Le bruit newtonien est une autre source de bruit possible qui affecte un détecteur d’ondes gravitationnelles tel que Virgo. Ce bruit provient de variations locales du champ gravitationnel, dépendantes du temps, à proximité des miroirs des bras de l’interféromètre: ces variations locales génèrent une interaction newtonienne ( décrite par la théorie classique de la gravité) qui déplace le miroir, perturbant ainsi la sensibilité du détecteur aux ondes gravitationnelles. Les changements locaux du champ gravitationnel peuvent par exemple être causés par des fluctuations de densité se propageant dans le sol entourant le détecteur et par des ondes sismiques. Les perturbations de la densité atmosphérique sont également à l’origine du bruit newtonien: elles peuvent être générées par exemple par des ondes de pression (dans la région des infrasons) et par des fluctuations de température. En géophysique, ces fluctuations sont d’un grand intérêt car elles sont porteuses d’informations sur des processus tels que les ruptures de failles et les perturbations de la densité atmosphérique.
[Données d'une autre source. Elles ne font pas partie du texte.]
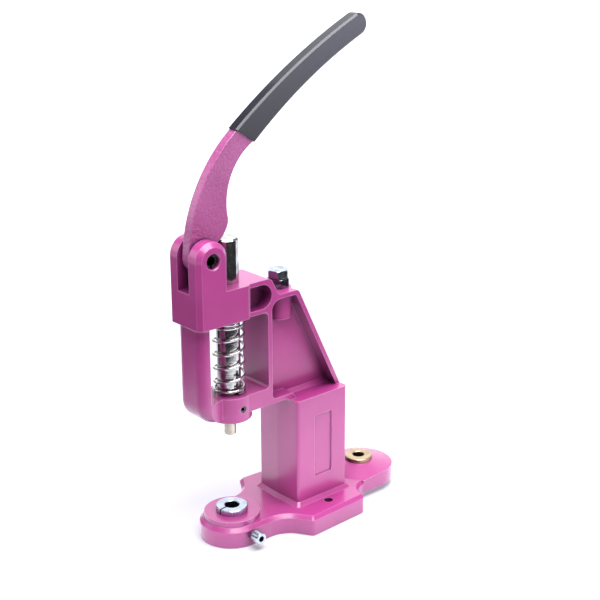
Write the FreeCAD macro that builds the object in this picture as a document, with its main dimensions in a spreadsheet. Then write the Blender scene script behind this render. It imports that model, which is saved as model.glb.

Le bruit newtonien est important à basse fréquence, ‘il a en effet, un impact sur la détection des ondes gravitationnelles pour des fréquences comprises entre 1 et 20 Hz environ. Le bruit newtonien provient d’une interaction directe entre l’environnement et le détecteur, aucun filtre ne peut donc être mis en place pour annuler son effet.
La principale stratégie adoptée pour atténuer le bruit newtonien consiste à détecter les perturbations du champ gravitationnel local à l’aide d’un ensemble de capteurs disposés à des endroits stratégiques, tels que des microphones et des sismomètres, puis à soustraire le bruit newtonien mesuré des données. Advanced Virgo mettra en œuvre un tel système au cours des prochaines périodes d’observation.